Como alguém que escreveu 5 mil páginas sobre Getúlio faz um comentário de filósofo de botequim mineiro como esse?

Naquele churrasco da Estância São Vicente (ainda hoje dos Goulart), Getúlio teria dito: “Vou para o sacrifício! Seja o que deus quiser”. Agnóstico, a expressão vale apenas como uma frase feita na boca de um ateu. Dizem que quando se matou, na frieza de sua análise, levou em conta seus mais de 70 anos, a família criada, os poucos amigos sinceros, as muitas traições, as ilusões perdidas, os sonhos soterrados, sua condição de ateu, a humilhação sofrida com a deposição de 1945 (não aceitaria outra!), o fim de sua carreira política, a vergonha, a honra ultrajada e o exílio em sua própria terra. Sua morte seria um tapa na cara de todos. O caminho mais honroso seria a morte (deve ter pensado). Lembrou-se das forças poderosas que o depuseram em 1945. Será que elas voltariam? Voltaram!

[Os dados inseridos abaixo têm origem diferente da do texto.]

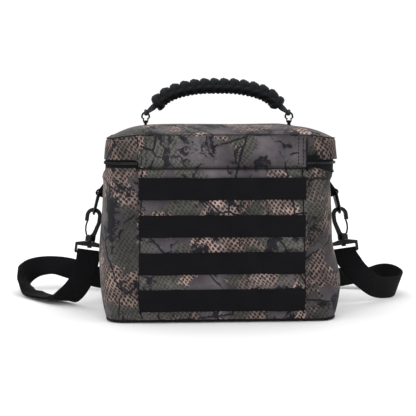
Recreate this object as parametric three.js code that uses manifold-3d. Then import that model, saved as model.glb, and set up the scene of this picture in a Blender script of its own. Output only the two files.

O “churrasco decisivo” tornar-se-á o “churrasco maldito” de que saiu sua decisão para caminhar rumo ao Catete e ao fim absoluto, à morte, ainda que trágica. Matou-se pelo mais elevado senso de dignidade, correndo o risco da incompreensão da maioria, da calúnia (uma vez mais), da maldição dos crentes e  da  chamada condenação eterna!